Even if genera can be distinguished, assignment of species status can come into question when considering excavated specimens. The rationale is solid that H. erectus is a distinct species from H. habilis and from modern humans and Neanderthals. But H. ergaster is intermediate between H. habilis and H. erectus. Similarly, there’s Homo heidelbergensis, which may be descended from H. erectus and the common ancestor of modern humans and Neanderthals. The more specimens that are unearthed and found to be an intermediate form of a known species, the less confident we can be about two groups being separate species. It is important to remember that evolution is a gradual process. Animals live, breed, and die, oblivious to our attempts to name and classify them. Life is never as neat as we’d like it to be.
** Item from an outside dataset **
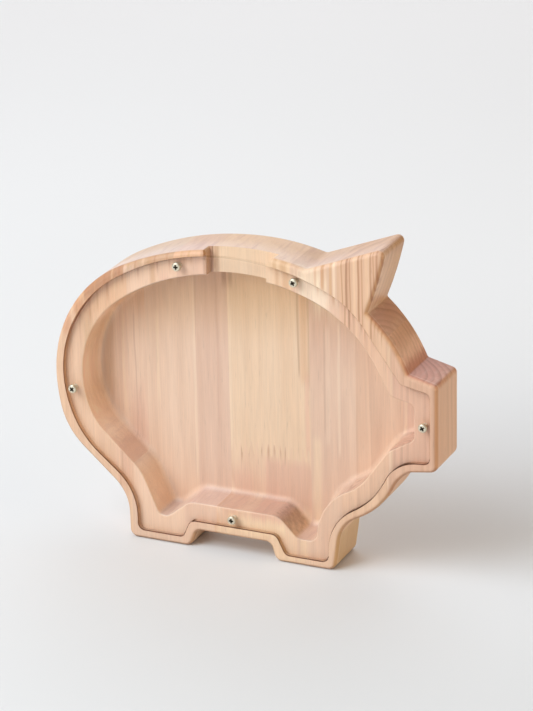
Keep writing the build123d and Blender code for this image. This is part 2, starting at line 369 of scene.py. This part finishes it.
# A streak is its place across, width, lower end, upper end and lean; a patch is its middle's x and z, half
# width, half height and softness, all in mm. Each has its colour and strength.
BOARDS = {
    "stave_tail": board(
        (243, 210, 184), (236, 199, 172), (210, 168, 138), 1.0, (-160.0, 30.0), 5.2, ring=0.2,
        streaks=[
            ((-70.8, 0.9, 20, 118, 0.0), (204, 160, 134), 0.45), ((-77.3, 1.4, 60, 118, 0.0), CREAM, 0.3),
            ((-66.5, 1.3, 142, 170, 0.0), (198, 140, 106), 0.5), ((-71.0, 1.0, 136, 170, 0.0), CREAM, 0.4),
            ((-75.5, 1.4, 132, 170, 0.0), (198, 140, 106), 0.5),
            ((-81.0, 1.0, 124, 170, 0.0), (214, 166, 130), 0.5),
            ((-86.0, 1.2, 118, 170, 0.0), (206, 150, 118), 0.45),
            ((-92.0, 1.0, 104, 150, 0.0), (216, 170, 136), 0.4),
        ],
        patches=[
            ((-78.0, 134.0, 16.0, 14.0, 2.0), (236, 190, 150), 0.5),
            ((-69.0, 52.0, 5.0, 20.0, 4.0), PINK, 0.55),
            ((-87.0, 95.0, 4.0, 26.0, 2.5), (214, 176, 138), 0.6),
        ],
        lip_patches=[
            ((-76.0, 146.0, 12.0, 15.0, 1.5), (190, 136, 106), 0.75),
            ((-91.0, 126.0, 3.0, 5.0, 1.2), SALMON, 0.5), ((-98.0, 116.0, 2.5, 5.0, 1.2), SALMON, 0.5),
        ],
        side_tone_and_shade_patches=[((-68.0, 42.0, 8.0, 18.0, 4.0), (204, 160, 132), 0.5)],
        lip=(0.93, 0.87, 0.79), ledge=(0.99, 0.92, 0.84),
        end=(0.90, 0.96, 1.06), side=(1.22, 1.20, 1.10),
    ),
    "stave_rump": board(
        (240, 207, 181), (236, 201, 174), (212, 170, 142), 2.0, (-120.0, 60.0), 6.0, ring=0.16,
        streaks=[
            ((-49.0, 3.0, 138, 178, 0.0), TAN, 0.6), ((-42.2, 5.0, 138, 150, 0.0), PINK, 0.4),
            ((-36.4, 1.2, 30, 140, 0.0), PALE, 0.3), ((-57.6, 1.6, 70, 120, 0.0), CREAM, 0.3),
            ((-61.5, 1.4, 150, 178, 0.0), TAN, 0.5), ((-46.5, 1.0, 150, 178, 0.0), (200, 142, 108), 0.5),
            ((-53.0, 1.6, 148, 178, 0.0), CREAM, 0.4), ((-57.5, 1.1, 146, 178, 0.0), (206, 152, 118), 0.5),
            ((-39.5, 1.2, 152, 178, 0.0), (208, 156, 120), 0.5),
        ],
        lip_patches=[((-50.0, 160.0, 16.0, 8.0, 1.0), (212, 168, 130), 0.75)], lip=(0.90, 0.86, 0.84),
        end=(0.88, 0.94, 1.05), side=(1.10, 1.08, 1.0),
    ),
    "stave_back": board(
        (235, 200, 176), (229, 192, 168), (206, 162, 136), 3.0, (-90.0, 50.0), 5.5, ring=0.2,
        streaks=[
            ((-18.6, 3.0, 140, 178, 0.0), BROWN, 0.5), ((-17.2, 0.9, 160, 178, 0.0), (140, 92, 62), 0.6),
            ((-23.1, 1.0, 60, 140, 0.0), (214, 170, 146), 0.4),
            ((-33.5, 2.4, 20, 110, 0.0), (224, 184, 158), 0.5),
            ((-27.0, 1.2, 158, 178, 0.0), TAN, 0.6), ((-31.0, 1.2, 158, 178, 0.0), TAN, 0.4),
        ],
        lip_patches=[((-27.0, 163.0, 10.0, 8.0, 1.0), (226, 178, 140), 0.7)],
        end=(0.94, 0.97, 1.06),
    ),
    "stave_middle_upper": board(
        (241, 210, 179), (238, 204, 171), (214, 172, 134), 4.0, (90.0, 80.0), 8.0, ring=0.15, line=0.08,
        streaks=[
            ((-15.2, 2.6, 140, 178, 0.0), BROWN, 0.4), ((22.4, 1.1, 96, 150, 0.0), BROWN, 0.4),
            ((25.4, 4.0, 92, 150, 0.0), (222, 172, 128), 0.5), ((28.0, 1.6, 90, 150, 0.0), BROWN, 0.3),
            ((27.0, 2.6, 48, 96, 0.0), (232, 184, 158), 0.5), ((-16.4, 1.4, 48, 140, 0.0), PALE, 0.25),
            ((20.0, 2.0, 148, 178, 0.0), TAN, 0.5), ((25.0, 3.6, 148, 178, 0.0), TAN, 0.6),
        ],
        end=(0.94, 0.94, 1.04),
    ),
    "stave_middle_lower": board(
        (241, 209, 179), (237, 202, 171), (212, 168, 136), 5.0, (-70.0, 60.0), 9.0, ring=0.14, line=0.08,
        streaks=[
            ((-17.0, 5.0, 22, 58, -0.22), PALE, 0.5), ((-10.6, 1.1, 43, 54, 0.0), FLECK, 0.5),
            ((-6.8, 0.9, 48, 54, 0.0), FLECK, 0.45), ((-3.6, 0.9, 49, 54, 0.0), FLECK, 0.45),
            ((0.4, 0.9, 48, 54, 0.0), FLECK, 0.5), ((4.2, 1.2, 47, 54, 0.0), FLECK, 0.55),
            ((7.9, 1.1, 49, 54, 0.0), FLECK, 0.5), ((11.2, 0.9, 48, 54, 0.0), FLECK, 0.45),
            ((14.0, 0.9, 47, 54, 0.0), FLECK, 0.5),
        ],
        patches=[
            ((16.0, 33.0, 13.0, 13.0, 1.4), (229, 184, 160), 0.75),
            ((-2.0, 30.0, 12.0, 10.0, 5.0), PINK, 0.45),
            ((-12.0, 29.0, 7.0, 9.0, 2.0), PINK, 0.4),
            ((-22.0, 14.0, 6.0, 20.0, 1.2), (226, 172, 130), 0.4),
            ((6.0, 17.0, 16.0, 3.0, 1.0), (250, 222, 188), 0.8),
        ],
        side_tone_and_shade_patches=[((21.5, 21.0, 5.5, 5.0, 3.0), (150, 112, 98), 0.6)],
        end=(0.86, 0.84, 0.86),
    ),
    "stave_shoulder": board(
        (236, 202, 176), (229, 193, 168), (202, 158, 132), 6.0, (120.0, 60.0), 6.0, ring=0.24,
        streaks=[
            ((46.0, 1.8, 152, 178, 0.0), (206, 144, 96), 0.6), ((50.4, 1.4, 146, 178, 0.0), TAN, 0.6),
            ((52.0, 1.2, 146, 178, 0.0), PALE, 0.6), ((42.0, 1.2, 150, 178, 0.0), (222, 170, 126), 0.4),
            ((32.0, 4.6, 0, 62, 0.0), CREAM, 0.5), ((44.6, 1.4, 55, 128, 0.0), PALE, 0.4),
            ((36.6, 1.0, 66, 124, 0.0), (196, 156, 130), 0.4), ((38.5, 2.6, 60, 124, 0.0), PALE, 0.25),
        ],
        patches=[
            ((40.0, 118.0, 12.0, 14.0, 4.0), (222, 180, 154), 0.5),
            # Painted light on the ledge below the shoulder, where the lip's shadow falls.
            ((39.0, 148.0, 8.0, 14.0, 3.0), (255, 236, 212), 0.8),
        ],
        side=(0.92, 0.84, 0.58),
    ),
    "stave_ear": board(
        (236, 198, 169), (229, 189, 160), (178, 124, 94), 7.0, (78.0, -19.0), 5.2,
        ring=0.26, end_ring=0.75, end_lean=-1.0,
        streaks=[
            ((52.6, 0.9, 40, 66, 0.0), (150, 108, 84), 0.5),
            ((56.3, 0.7, 130, 184, 0.0), (186, 128, 90), 0.5),
            ((59.0, 1.1, 132, 184, 0.0), (160, 102, 68), 0.6),
            ((60.7, 0.6, 140, 184, 0.0), (176, 118, 82), 0.5),
            ((63.0, 1.4, 126, 184, 0.0), (246, 210, 178), 0.5),
            ((65.4, 1.0, 134, 184, 0.0), (176, 116, 80), 0.6),
            ((67.4, 0.7, 130, 184, 0.0), (190, 132, 96), 0.5),
            ((69.5, 1.6, 120, 184, 0.0), (244, 206, 172), 0.4),
            ((71.6, 0.9, 128, 184, 0.0), (176, 118, 82), 0.55),
            ((73.5, 0.6, 134, 184, 0.0), (190, 134, 98), 0.5),
            ((75.5, 1.0, 136, 184, 0.0), (180, 122, 88), 0.55),
            ((77.6, 0.7, 130, 184, 0.0), (192, 138, 104), 0.5),
        ],
        patches=[((66.0, 46.0, 12.0, 14.0, 3.0), (240, 204, 176), 0.5)],
        side_tone_and_shade_patches=[
            # Painted shade on the ear tip's right-hand top and near the notch between ear and forehead.
            ((86.0, 172.0, 8.0, 6.0, 3.0), (170, 116, 84), 0.6),
            ((76.0, 139.0, 6.0, 8.0, 2.0), (206, 142, 120), 0.6),
        ],
        side=(1.04, 0.98, 0.84),
    ),
    "stave_snout": board(
        (231, 191, 166), (225, 183, 158), (156, 100, 76), 8.0, (82.0, -10.0), 3.2, ring=0.2,
        streaks=[((81.0, 1.6, 60, 130, 0.0), CREAM, 0.4), ((79.4, 2.4, 52, 74, 0.0), PALE, 0.4)],
        side_tone_and_shade_patches=[
            # Painted light low on the forehead, painted shade up near the notch, and the head's painted
            # shadow on the snout top.
            ((92.0, 119.0, 8.0, 9.0, 3.0), (248, 206, 188), 0.8),
            ((81.0, 129.0, 4.0, 6.0, 2.0), (216, 166, 144), 0.5),
            ((97.0, 114.0, 14.0, 4.5, 1.0), (204, 142, 122), 0.9),
        ],
        end_ring=0.55, end=(0.90, 0.87, 0.86), side=(1.06, 0.94, 0.74),
    ),
}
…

As the ability to retrieve and utilize DNA from trace and ancient samples continues to improve, we gain new tools to answer these difficult questions about how the human family tree is constructed.
Paleoanthropology is the study of human ancestry through fossil remains and other evidence. This module explains how paleoanthropologists uncover and evaluate clues to the lineage to modern humans, tracing intermediate forms along the way since the time we diverged from our cousins, the great apes. Key discoveries are highlighted that shed light on the pathway of human evolution. The module describes different ideas through history about how the human family tree is constructed and which characteristics best define humanness.
Paleoanthropology is the study of human ancestry through analysis of fossilized bones and teeth, the stones and sediments in which bones are buried, as well as the tools associated with those ancient creatures.
Charles Darwin first proposed that humans and apes shared a common ancestor in his 1871 publication The Descent of Man.
Early researchers sought out an ape-man fossil, or a “missing link,” to make a clear lineage from ape to man. However, we know today that the human lineage branches like a tree with many human-like species in a few genera.
Key discoveries have helped to provide more detail on human evolution, such as Mary and Louis Leakey’s discovery of Homo habilis, but also brought up difficult questions of taxonomic classification.